Vous avez déjà amplement de quoi vous occuper avec ADN Baroque qui continue de tourner, et No(s) Dames qui tourne également, mais est-ce que vous avez quand même déjà des projets ou des idées de projet au sein de votre compagnie ?

ADN Baroque continue en effet de tourner pour une cinquième saison : le spectacle en est déjà à 40 représentations et l’album a dépassé les 3,5 millions de streams… C’est complètement fou ! No(s) Dames semblent prendre le même chemin puisque le disque vient de dépasser le million de streams et nous avons eus des retours incroyables du public sur les premières huit dates de la tournée… Tout commence seulement car on a à cœur de faire vivre ce disque et ce spectacle sur plusieurs saisons, comme ADN Baroque. Donc évoquer un troisième projet est à ce jour totalement prématuré… Bien sûr il y a quelques idées, et surtout quelques artistes avec lesquels j’aimerais beaucoup collaborer, mais j’ai une telle exigence pour chaque projet, de fond, de forme, de réflexions à 360 soignant les moindres détails, que chacun demande au minimum deux ans de travail en amont.

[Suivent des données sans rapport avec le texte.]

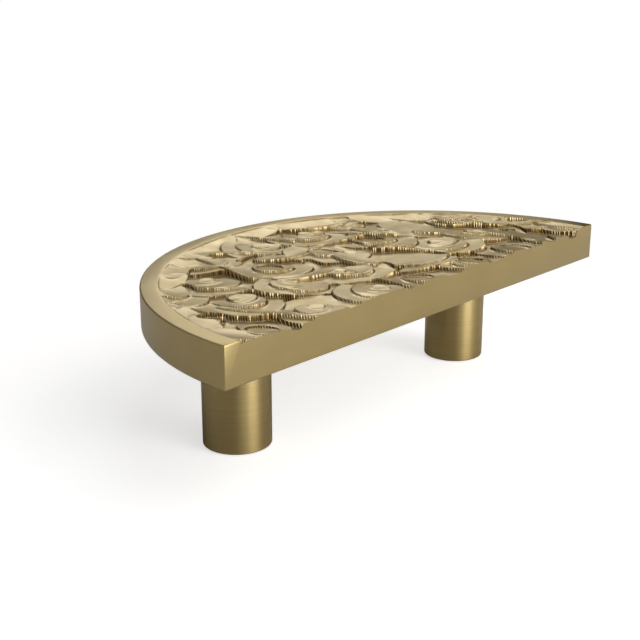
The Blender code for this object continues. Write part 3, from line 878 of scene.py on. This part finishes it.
def white_board():
    """Matt paper board, which the lamps light evenly and the pull shades."""
    material = bpy.data.materials.new("matt_white_board")
    material.use_nodes = True
    tree = material.node_tree
    board = tree.nodes["Principled BSDF"]
    board.inputs["Base Color"].default_value = colour(BOARD_COLOUR)
    board.inputs["Roughness"].default_value = 0.9
    ray = add_node(tree, "ShaderNodeLightPath").outputs
    seen = add_node(tree, "ShaderNodeMath", {0: ray["Is Camera Ray"], 1: ray["Is Transmission Ray"]},
                    operation="MAXIMUM").outputs[0]
    place = add_node(tree, "ShaderNodeTexCoord").outputs["Object"]
    out = add_node(tree, "ShaderNodeVectorMath", {0: place}, operation="LENGTH").outputs["Value"]
    near = add_node(tree, "ShaderNodeMapRange",
                    {"Value": out, "From Min": SHADOW_REACH[0], "From Max": SHADOW_REACH[1]},
                    interpolation_type="SMOOTHSTEP").outputs[0]
    far = add_node(tree, "ShaderNodeMapRange",
                   {"Value": out, "From Min": GLOSS_REACH[0], "From Max": GLOSS_REACH[1]},
                   interpolation_type="SMOOTHSTEP").outputs[0]
    near = add_node(tree, "ShaderNodeMath", {0: near, 1: seen}, operation="MULTIPLY").outputs[0]
    plain = add_node(tree, "ShaderNodeMath", {0: far, 1: ray["Is Glossy Ray"], 2: near},
                     operation="MULTIPLY_ADD").outputs[0]
    lift = add_node(tree, "ShaderNodeMath", {0: seen, 1: BOARD_LIFT}, operation="MULTIPLY").outputs[0]
    board.inputs["Emission Color"].default_value = (1, 1, 1, 1)
    tree.links.new(lift, board.inputs["Emission Strength"])
    white = add_node(tree, "ShaderNodeEmission", {"Color": (1, 1, 1, 1), "Strength": 1.0})
    mixed = add_node(tree, "ShaderNodeMixShader", {0: plain, 1: board.outputs[0], 2: white.outputs[0]})
    tree.links.new(mixed.outputs[0], tree.nodes["Material Output"].inputs["Surface"])
    return material


floor = new_object("floor", floor_mesh, [white_board()])

# The camera, and the soft boxes of a small product studio: one behind on the right that the carving
# and the rim catch, a large one high in front, and three lower ones for the straight edge and posts.
CAMERA_PLACE = Vector((-194.404, -172.254, 98.524)) * MM
CAMERA_AZIMUTH = math.radians(-47.9845)
CAMERA_ELEVATION = math.radians(17.6645)
CAMERA_LENS = 65.99             # mm, for a sensor 36 mm wide
camera_data = bpy.data.cameras.new("camera")
camera_data.lens = CAMERA_LENS
camera_data.sensor_width = 36
camera_data.clip_start = 0.01
camera = bpy.data.objects.new("camera", camera_data)
bpy.context.scene.collection.objects.link(camera)
backwards = Vector((math.sin(CAMERA_AZIMUTH) * math.cos(CAMERA_ELEVATION),
                    -math.cos(CAMERA_AZIMUTH) * math.cos(CAMERA_ELEVATION), math.sin(CAMERA_ELEVATION)))
camera.location = CAMERA_PLACE
camera.rotation_mode = "QUATERNION"
camera.rotation_quaternion = (-backwards).to_track_quat("-Z", "Y")
bpy.context.scene.camera = camera

WHITE_LIGHT = "#FFFFFF"
WARM_LIGHT = "#FFF1DC"


def soft_box(name, azimuth, elevation, distance, size, power, tint):
    """A square lamp that looks at the middle of the pull, azimuth anticlockwise from +X."""
    light = bpy.data.lights.new(name, "AREA")
    light.size = size
    light.energy = power
    light.color = colour(tint)[:3]
    made = bpy.data.objects.new(name, light)
    bpy.context.scene.collection.objects.link(made)
    turn, rise = math.radians(azimuth), math.radians(elevation)
    outward = Vector((math.cos(turn) * math.cos(rise), math.sin(turn) * math.cos(rise), math.sin(rise)))
    made.location = outward * distance
    made.rotation_mode = "QUATERNION"
    made.rotation_quaternion = (Vector((0, 0, 15 * MM)) - made.location).to_track_quat("-Z", "Y")


soft_box("key", azimuth=45, elevation=35, distance=0.60, size=0.35, power=0.62, tint=WHITE_LIGHT)
soft_box("overhead", azimuth=-48, elevation=68, distance=0.62, size=0.50, power=1.20, tint=WHITE_LIGHT)
soft_box("front", azimuth=-85, elevation=20, distance=0.55, size=0.30, power=1.05, tint=WHITE_LIGHT)
soft_box("right_front", azimuth=-45, elevation=45, distance=0.60, size=0.30, power=0.50, tint=WARM_LIGHT)
soft_box("right", azimuth=-24, elevation=24, distance=0.60, size=0.36, power=0.30, tint=WARM_LIGHT)

# White reflectors as glows in the world, one in front and a wide weak one behind on the left that
# only the metal sees: the middle of each, the cosine from there to its edge, and its strength.
REFLECTORS = (((0.04, -0.97, 0.24), 0.7, 2.4),
              ((-0.5, 0.45, 0.75), 0.35, 0.4))
world = bpy.data.worlds.new("world")
bpy.context.scene.world = world
world.use_nodes = True
tree = world.node_tree
direction = add_node(tree, "ShaderNodeTexCoord").outputs["Generated"]
ray = add_node(tree, "ShaderNodeLightPath").outputs
lobes = []
for middle, edge, power in REFLECTORS:
    towards = add_node(tree, "ShaderNodeVectorMath", {0: direction, 1: Vector(middle).normalized()},
                       operation="DOT_PRODUCT").outputs["Value"]
    lobe = add_node(tree, "ShaderNodeMapRange", {"Value": towards, "From Min": edge, "To Max": power})
    lobes.append(lobe.outputs[0])
glow = add_node(tree, "ShaderNodeMath", {0: lobes[1], 1: ray["Is Glossy Ray"], 2: lobes[0]},
                operation="MULTIPLY_ADD").outputs[0]
seen = add_node(tree, "ShaderNodeMath", {0: ray["Is Camera Ray"], 1: ray["Is Transmission Ray"]},
                operation="MAXIMUM").outputs[0]
strength = add_node(tree, "ShaderNodeMix", {0: seen, 2: glow, 3: 1.0}, data_type="FLOAT").outputs[0]
tree.nodes["Background"].inputs["Color"].default_value = colour(WHITE_LIGHT)
tree.links.new(strength, tree.nodes["Background"].inputs["Strength"])
bpy.context.scene.view_settings.view_transform = "Standard"
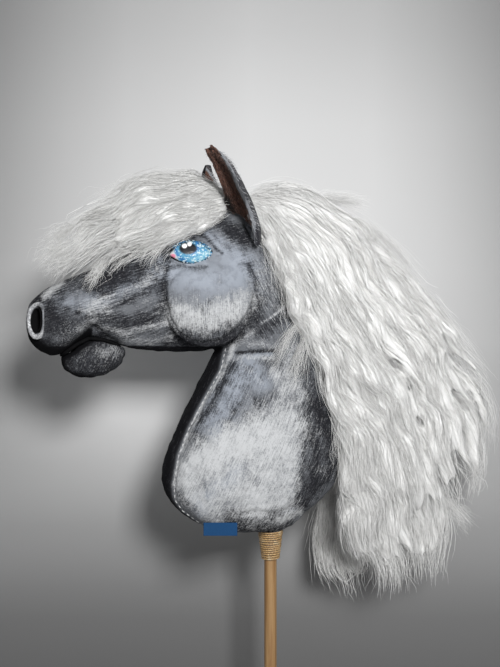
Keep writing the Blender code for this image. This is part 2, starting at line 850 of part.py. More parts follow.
def sheet(name, rows, thickness, lift):
    """A cloth layer over a grid of points; one with a lift lies on the grid's open side."""
    built = bmesh.new()
    grid = [[built.verts.new(place) for place in row] for row in rows]
    for lower, upper in zip(grid, grid[1:]):
        for index in range(len(lower) - 1):
            built.faces.new((lower[index], lower[index + 1], upper[index + 1]))
            built.faces.new((lower[index], upper[index + 1], upper[index]))
    layer = from_bmesh(name, built)
    facing = sum((face.normal * face.area for face in layer.data.polygons), Vector())
    outward = 1 if facing.x > 0 else -1
    normals = [vertex.normal * outward for vertex in layer.data.vertices]
    for vertex, normal in zip(layer.data.vertices, normals):
        vertex.co -= normal * lift
    thick = layer.modifiers.new("thickness", "SOLIDIFY")
    thick.thickness = thickness
    thick.offset = -outward if lift else outward
    thick.use_even_offset = False
    return triangulate(bake(layer))


def make_ear(foot, axis, normal, name, looks):
    """The ear's coat cloth with its sewn foot, and the plush that lines it."""
    rows = ear_grid(foot, axis, normal, name)
    outer = sheet("ear_outer", rows, EAR_CLOTH, 0)
    half = axis * EAR_FOOT_LENGTH / 2
    join(outer, cylinder("ear_foot", foot - half, foot + half, EAR_FOOT_DIAMETER / 2, segments=12))
    finish(outer, "ear_outer_" + name, looks["coat"])
    inner = [drawn_in(row, EAR_RIM_SHARE) for row in rows[1:]]
    inner[-1] = [upper.lerp(lower, EAR_RIM_SHARE) for upper, lower in zip(inner[-1], inner[-2])]
    lining = sheet("ear_lining", inner, EAR_LINING, EAR_LAYER_GAP)
    finish(lining, "ear_lining_" + name, looks["plush"])
    set_pivot(outer, foot)
    set_pivot(lining, foot)


def ear_groove(foot, axis):
    half = axis * (EAR_FOOT_LENGTH / 2 + GAP)
    radius = EAR_FOOT_DIAMETER / 2 + GAP
    return cylinder("ear_groove", foot - half, foot + half, radius / math.cos(math.pi / 16), segments=16)


def weft_path(skin):
    """Points on the crest, from the poll round the skull and down the back of the neck."""
    centre = Vector((head_x(0.80), BESIDE_SEAM, head_z(0.5)))
    path = []
    poll_steps = 6
    for index in range(poll_steps):
        angle = WEFT_START * (1 - index / poll_steps)
        out = Vector((math.cos(angle), 0, math.sin(angle)))
        path.append(skin.meet(centre + out, -out))
    neck_steps = 9
    foot = neck_z(WEFT_FOOT)
    for index in range(neck_steps):
        height = centre.z + (foot - centre.z) * index / (neck_steps - 1)
        path.append(skin.meet((1, BESIDE_SEAM, height), (-1, 0, 0)))
    return path


def weft_place(path, share):
    """The point at a share of the tape's steps."""
    step = share * (len(path) - 1)
    index = min(int(step), len(path) - 2)
    return path[index][0].lerp(path[index + 1][0], step - index)


def weft_body(path, grow, name):
    rings = []
    for place, normal in path:
        half = WEFT_WIDTH / 2 + grow
        out = Vector((normal.x, 0, normal.z)).normalized()
        base = Vector((place.x, 0, place.z))
        foot = base - out * 0.004
        roof = base + out * (GAP + WEFT_THICKNESS + grow)
        corners = ((foot, -half), (foot, half), (roof, half), (roof, -half))
        rings.append([Vector((point.x, y, point.z)) for point, y in corners])
    return loft(name, rings)


def make_forelock(skin, clearance, rooms, looks):
    """Wool sewn between the ears that falls over the forehead."""
    rings = []
    centres = []
    for ahead, rise, half_height, half_width in FORELOCK_SECTIONS:
        place, _ = skin.meet((head_x(FORELOCK_START - ahead), BESIDE_SEAM, 2), (0, 0, -1))
        centres.append(Vector((place.x, 0, place.z + rise)))
        rings.append(ring(centres[-1], Vector((0, half_width, 0)), Vector((0, 0, half_height)), count=12))
    forelock = cut(loft("forelock", rings), clearance, *rooms)
    finish(forelock, "forelock", looks["wool"])
    set_pivot(forelock, centres[0])
    return centres[0]


def bezier(start, control, end, share):
    return start * (1 - share) ** 2 + control * 2 * share * (1 - share) + end * share ** 2


def lock_rings(root, rise, tip, half_width, half_thickness, offset, grow):
    """A lock from its root on the crest over a bend to its hanging tip."""
    side = Vector((0, offset, 0))
    control = Vector((root.x + (tip.x - root.x) * 0.62, 0, root.z + rise))
    rings = []
    steps = 8
    for index in range(steps):
        share = index / (steps - 1)
        place = bezier(root, control, tip, share)
        ahead = bezier(root, control, tip, share + 0.01) - place
        across = Vector((ahead.z, 0, -ahead.x)).normalized()
        swell = 0.45 + 0.55 * math.sin(math.pi * min(share * 1.25, 1) / 2)
        taper = 1 - 0.75 * max((share - 0.7) / 0.3, 0) ** 2
        wide = half_width * swell * taper + grow
        thick = half_thickness * (0.35 + 0.65 * min(share * 3, 1)) * taper + grow
        inward = 0.25 + 0.75 * min(share * 3, 1)
        rings.append(ring(place + side * inward, across * wide, Vector((0, thick, 0))))
    return rings


def make_mane(path, clearance, looks):
    """Locks of wool that hang from the tape, each clear of those made before it."""
    weft_room = weft_body(path, GAP, "weft_room")
    rooms = []
    for name, share, rise, reach, drop, half_width, half_thickness, offset in MANE_LOCKS:
        place = weft_place(path, share)
        root = Vector((place.x + WEFT_THICKNESS, 0, place.z))
        tip = Vector((reach, 0, NECK_FLOOR + drop))
        sizes = (root, rise, tip, half_width, half_thickness, offset)
        lock = triangulate(loft(name, lock_rings(*sizes, 0)))
        cut(lock, clearance, weft_room, *rooms)
        rooms.append(triangulate(loft(name + "_room", lock_rings(*sizes, GAP))))
        finish(lock, name, looks["wool"])


def make_label(skin, looks):
    """A bare ribbon tab that hangs from the base seam at the left front."""
    place, normal = skin.side(LABEL_X, BASE_SEAM, -1)
    out = Vector((normal.x, normal.y, 0)).normalized()
    along = Vector((out.y, -out.x, 0))
    top = place + out * (LABEL_THICKNESS / 2 + GAP)
    top.z = BASE_SEAM
    built = bmesh.new()
    bmesh.ops.create_cube(built, size=1.0)
    size = Matrix.Diagonal((LABEL_WIDTH, LABEL_THICKNESS, LABEL_DROP, 1))
    turn = frame(top, along, out, Vector((0, 0, 1)))
    built.transform(turn @ Matrix.Translation((0, 0, -LABEL_DROP / 2)) @ size)
    half = along * LABEL_WIDTH / 2
    label = from_bmesh("label", built)
    join(label, cylinder("label_fold", top - half, top + half, LABEL_THICKNESS / 2, segments=10))
    finish(label, "label", looks["ribbon"])
    set_pivot(label, top)
    return top, along


def main():
    clear_scene()
    looks = make_looks()
    head, neck, shell, outside = make_forms()
    skin = Skin(outside)
    clearance = make_clearance(head, neck, GAP, "seat_room")
    bore_radius = STICK_RADIUS + GATHER_BORE_CLEARANCE
    bore = cylinder("stick_bore", (0, 0, 0.1), (0, 0, STICK_TOP + GAP), bore_radius, 32)

    openings = {}
    ears = {}
    nostrils = {}
    for name, side in SIDES.items():
        foot, axis, normal = ear_frame(skin, side)
        ears[name] = (foot, axis, normal)
        nostrils[name] = nostril_frame(skin, side)
        openings[name] = (ear_groove(foot, axis), nostril_cup(nostrils[name], GAP, "nostril_pit"))

    make_stick(looks)
    make_winding(looks)
    make_panels(shell, openings, bore, looks)
    make_stuffing(head, neck, openings["left"] + openings["right"], bore, looks)
    make_mouth(head, looks)
    forelock_rooms = []
    for name, side in SIDES.items():
        make_nostril(skin, clearance, nostrils[name], name, looks)
        rooms = make_eye(skin, clearance, eye_frame(skin, side), name, looks)
        forelock_rooms.extend(rooms)
        make_cheek(clearance, rooms, side, name, looks)
        foot, axis, normal = ears[name]
        make_ear(foot, axis, normal, name, looks)
        print(f"ear {name}: foot {tuple(round(v, 5) for v in foot)} axis {tuple(round(v, 5) for v in axis)}")

    path = weft_path(skin)
    weft = cut(weft_body(path, 0, "mane_weft"), clearance)
    finish(weft, "mane_weft", looks["tape"])
    root = make_forelock(skin, clearance, forelock_rooms, looks)
    print(f"forelock: root {tuple(round(v, 5) for v in root)}")
    make_mane(path, clearance, looks)
    top, along = make_label(skin, looks)
    print(f"label: hinge {tuple(round(v, 5) for v in top)} axis {tuple(round(v, 5) for v in along)}")


main()
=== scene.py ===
# %% [markdown]
# # A hobby horse
# A stuffed cloth horse's head on a round stick, hand-painted dapple grey, with a mane of loose white wool.
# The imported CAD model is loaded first. It gives each piece's place, and every finished piece is built on
# it or in place of it.

import math

import bmesh
import bpy
import numpy as np
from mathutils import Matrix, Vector
from mathutils.bvhtree import BVHTree


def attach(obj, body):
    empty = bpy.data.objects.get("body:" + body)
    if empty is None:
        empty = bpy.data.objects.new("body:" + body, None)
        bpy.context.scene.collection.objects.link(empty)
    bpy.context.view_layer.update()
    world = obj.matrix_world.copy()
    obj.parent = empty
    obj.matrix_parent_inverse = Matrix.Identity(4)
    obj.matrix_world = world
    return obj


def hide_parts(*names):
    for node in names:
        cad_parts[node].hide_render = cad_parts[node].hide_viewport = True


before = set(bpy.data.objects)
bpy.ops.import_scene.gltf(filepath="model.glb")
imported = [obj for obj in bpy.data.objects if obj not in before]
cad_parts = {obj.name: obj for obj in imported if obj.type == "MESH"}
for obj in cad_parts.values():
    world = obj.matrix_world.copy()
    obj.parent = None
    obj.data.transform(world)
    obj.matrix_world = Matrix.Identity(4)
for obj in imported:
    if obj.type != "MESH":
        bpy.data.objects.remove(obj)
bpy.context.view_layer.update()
bpy.ops.object.select_all(action="DESELECT")
print("nodes in the CAD model:", len(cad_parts))

# %% [markdown]
# ## The camera
# The horse is seen level, from its left and a little from ahead. The camera is worked out as a pinhole: how
# far away it stands, how far it is turned, and how many pixels one radian covers. The same numbers give two
# helpers. `seen` tells at which pixel a point shows, and `placed` finds the point that shows at a pixel.
# Paint and wool can then be laid where they show.

# %% Camera
VIEW_WIDTH = 500
VIEW_HEIGHT = 667
FOCAL_PIXELS = 965.5
TURN = math.radians(-15)
AWAY = 1.4
EYE_LEVEL = 0.912
ASIDE = 0.0296
SENSOR = 36
RIGHT = np.array((math.cos(TURN), math.sin(TURN), 0))
AHEAD = np.array((-math.sin(TURN), math.cos(TURN), 0))
ACROSS_MIDDLE = VIEW_WIDTH / 2
DOWN_MIDDLE = VIEW_HEIGHT / 2


def seen(points):
    """Pixels across and down at which points show."""
    points = np.asarray(points)
    depth = AWAY + points @ AHEAD
    across = ACROSS_MIDDLE + FOCAL_PIXELS * (points @ RIGHT + ASIDE) / depth
    down = DOWN_MIDDLE - FOCAL_PIXELS * (points[..., 2] - EYE_LEVEL) / depth
    return across, down


def placed(across, down, y):
    """The points that show at pixels and lie y metres from the horse's middle plane."""
    slope = (np.asarray(across) - ACROSS_MIDDLE) / FOCAL_PIXELS
    x = (slope * (AWAY + AHEAD[1] * y) - RIGHT[1] * y - ASIDE) / (RIGHT[0] - AHEAD[0] * slope)
    depth = AWAY + AHEAD[0] * x + AHEAD[1] * y
    z = EYE_LEVEL + (DOWN_MIDDLE - np.asarray(down)) / FOCAL_PIXELS * depth
    return np.stack(np.broadcast_arrays(x, y, z), axis=-1)


stand = -AWAY * AHEAD - ASIDE * RIGHT
bpy.ops.object.camera_add(
    location=(stand[0], stand[1], EYE_LEVEL),
    rotation=(math.pi / 2, 0, TURN),
)
camera = bpy.context.object
camera.data.sensor_width = SENSOR
camera.data.lens = SENSOR * FOCAL_PIXELS / VIEW_HEIGHT
bpy.context.scene.camera = camera
print("camera at", [round(v, 3) for v in camera.location], "lens", round(camera.data.lens, 2))

# %% [markdown]
# ## Materials
# Every finish is a small network of nodes. Helpers keep them short: `finish` starts a material, `add` puts
# a node in it, `mixed` blends two colours, `grain` is stretched noise, and `kept` reads back a value that
# was stored for every point of a piece.

# %% Material helpers
def finish(name, **sockets):
    """A new material: the material, its node tree and its shader."""
    material = bpy.data.materials.new(name)
    material.use_nodes = True
    tree = material.node_tree
    shader = tree.nodes["Principled BSDF"]
    for socket, value in sockets.items():
        shader.inputs[socket.replace("_", " ")].default_value = value
    return material, tree, shader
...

De la même manière, quand mes projets sortent, je veux les développer sur plusieurs saisons, partir à la rencontre de tous les publics, prendre le temps du partage… Dans la frénésie ambiante de sorties lyriques, où la durée de vie des albums et spectacles dépasse rarement une saison, je préfère m’exprimer peu, mais inscrire mes créations dans le temps. Et là, la parole est à No(s) Dames.